Marble, a 6-foot-6 senior guard, single-handedly brought Iowa back against Xavier, prevented a complete meltdown against Villanova and put the Hawkeyes back in control against Notre Dame.

He's the leading scorer for the Big Ten's highest-scoring offense (90.0 points per game) and already has posted three games of 24-plus points.

"Dev is one of the best scorers in the nation," Iowa point guard Mike Gesell said. "When he's hot, you've just got to give him the ball. When he's attacking, hitting jumpers, it's special to watch."

At the Battle 4 Atlantis, Iowa trailed Xavier 55-42 with nearly 10 minutes left. Marble hit a 3-pointer to cut the deficit to 10 points. On Xavier's next possession, Marble stole a pass at mid-court, threw the ball over his head to teammate Aaron White for a breakaway dunk. After a pairs of defensive stops, Marble drilled another 3-pointer and two free-throws. He scored eight points, dished for two and cut Iowa's deficit from 15 to three.

In the Battle 4 Atlantis championship, Marble scored seven of Iowa's final 10 points in regulation to send the game to overtime. But his second-half effort against Notre Dame might have been at his best to date.

Iowa squandered a nine-point halftime lead and Notre Dame rallied, putting up a 14-3 run inside barely four minutes into the second half. With the Irish leading 57-55, Marble stepped up. He scored on four consecutive possessions and six of seven overall. He put up 13 straight points for Iowa — two 3-pointers, three on drives to the basket and one on a free-throw — over 3 minutes, 39 seconds. He gave Iowa a six-point lead with his last scoring drive.

"At that point we were really struggling, and he put us on his back," Gesell said. "He's a special player, I'll put it that way. He's always looking to make plays for the team. Whenever he's on the floor, even when he's not scoring, he's still helping us in a variety of ways.

"He understands his role on this team. He's a scorer, he's a leader. When we're struggling, sometimes we look for him to make plays. He's been stepping up. He's a tremendous player."

Iowa Coach Fran McCaffery called Marble's run "the difference in the game."

"Dev put us on his back for that stretch," McCaffery said. "I think what he did was settle everybody else down on our team."
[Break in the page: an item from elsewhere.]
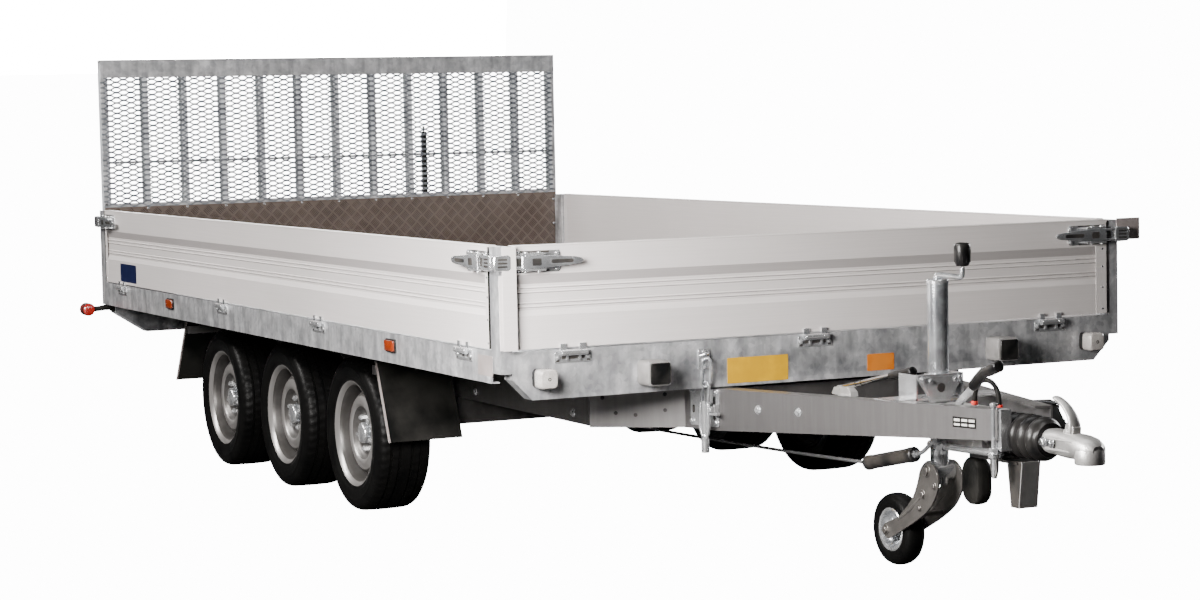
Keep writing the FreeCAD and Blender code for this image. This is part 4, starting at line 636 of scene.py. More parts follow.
for low, high in ((-1, 0.35), (-45.3, -44.6)):
    lip.block((GATE_FACE + low, -1050.2, 1508), (GATE_FACE + high, 1050.2, 1570))
lip.block((GATE_FACE - 46, 212, 1508), (GATE_FACE + 0.6, 215, 1583))
lip.finish("galvanised", "tailgate", bevel=2)

# --- Panels: end strips, rivets and stickers ---------------------------------------------


def end_strips(name, body, ends):
    """Pressed caps at a panel's ends with rivets, and a dark sheet of painted shade in the gap at each end.
    Each end has a frame with X into the panel.
    """
    p, r, gap_shade = Piece(name), Piece(name + "_rivets"), Piece(name + "_seals")
    for where, width in ends:
        p.m = r.m = gap_shade.m = where
        # A dark L-shaped sheet in the gap between the panel's end and its post: painted shade.
        gap_shade.prism([(-3.6, -20), (-0.9, -20), (-0.9, 1.5), (3.5, 1.5), (3.5, 2.2), (-3.6, 2.2)], "z", 657,
                   950)
        p.prism([(0, -0.6), (width, -0.6), (width, 0.9), (0, 1.4)], "z", 656, 870)
        p.prism([(-0.8, -25.5), (2, -25.5), (2, 1.4), (-0.8, 1.4)], "z", 656, 954)
        r.domes([(width * 0.45, 1.1, z) for z in (672, 740, 805, 862)], "y", 4, 1.8)
        p.prism([(0, -25.6), (width, -25.6), (width, -24.4), (0, -24.4)], "z", 656, 952)
    p.finish("aluminium", body, bevel=0.8)
    r.finish("zinc", body)
    gap_shade.finish("rubber", body)


POST_WIDTH, PANEL_GAP = 70, 5
PANEL_END = BED_LENGTH - POST_WIDTH - PANEL_GAP
end_strips("right_panel_ends", "right_side", [(at(-75, -1075, 0, 180), 26),
                                              (at(-PANEL_END, -1075, 0, 180, flip=True), 26)])
end_strips("left_panel_ends", "left_side", [(at(-75, 1075, 0, 0, flip=True), 26),
                                            (at(-PANEL_END, 1075, 0, 0), 26)])
end_strips("front_panel_ends", "front_side", [(at(0, -1034, 0, 90, flip=True), 44),
                                              (at(0, 1034, 0, -90), 44)])

for name, body, low, high in (("right_panel_cap", "right_side", (-PANEL_END, -1075.4, 949),
                               (-75, -1049.6, 954.6)),
                              ("left_panel_cap", "left_side", (-PANEL_END, 1049.6, 949),
                               (-75, 1075.4, 954.6)),
                              ("front_panel_cap", "front_side", (-25.4, -1034, 949), (0.4, 1034, 954.6))):
    p = Piece(name)
    p.block(low, high)
    p.finish("aluminium", body, bevel=2)


def sticker(name, finish, low, high, body, slot):
    """A thin blank plate with rounded corners, flat along its shortest side."""
    p = Piece(name)
    thin = min(range(3), key=lambda k: abs(high[k] - low[k]))
    axis = "xyz"[thin]
    u, v = [k for k in range(3) if k != thin]
    outline = rounded((high[u] - low[u], high[v] - low[v], 3),
                      ((high[u] + low[u]) / 2, (high[v] + low[v]) / 2), 3)
    p.prism(outline, axis, low[thin], high[thin])
    p.finish(finish, body, slot=slot, bevel=0.1)


sticker("front_sign_wide", "sign_yellow", (0.1, -345, 517), (0.9, -138, 593), "bed", "amber_lens")
sticker("front_sign_small", "sign_orange", (0.1, 139, 525), (0.9, 235, 576), "bed", "amber_lens")
sticker("rating_plate", "plate_grey", (-168, -1075.9, 577), (-62, -1075.1, 636), "bed", "plate_white")
sticker("panel_badge", "sign_blue", (-3870, -1075.9, 667), (-3645, -1075.1, 741), "right_side",
        "black_plastic")

# --- Drop-side hinges and latches -------------------------------------------------------

HINGE_Z, LATCH_Z = 641, 907
SIDE_HINGES, SIDE_LATCHES = (-266, -1505, -2536, -3847), (-70, -4090)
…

Marble's scoring was spontaneous, but his offseason prepared him for the spotlight. He's in better shape than ever and his move from point guard to off-guard after the second game freed him to do more without directing the offense. It's also allowed him to play defense.

Among Big Ten players, Marble ranks second in steals (2.4) and ninth in assists (3.8). He's the only Big Ten player and one of only five nationally with those numbers plus scoring at least 16.8 points a game.

"If you want to be an elite player in this country and this league, you’ve got to make big plays," Marble said. "Down the stretch last year I think we struggled with that. Me, individually, and some other guys, but me in particular. So I came in with this season knowing I wasn’t going to have the same failures I had last year. I was going to find ways to make big plays for us down the stretch."

Marble is mentally tough enough to absorb the criticism. Last year he dipped in mid-season and was a prime reason why Iowa didn't qualify for the NCAA tournament. He made only 6-of-12 free throws against Villanova, which turned into an overtime loss.

But that's part of the game. He accepts his responsibility and its correlation to the outcome without complaint or timidity.

"Sometimes I’m going to be able to do it, sometimes I’m not," Marble said. "At the end of the day I’m not afraid to fail, and that’s what makes me a confident player down the stretch. I’m not afraid to take a big shot or try to make a big play or whatever it is. You’ve got to find ways to win, even when it doesn’t go as planned. Stuff like that doesn’t get to me, and you’ve just got to continue to keep playing."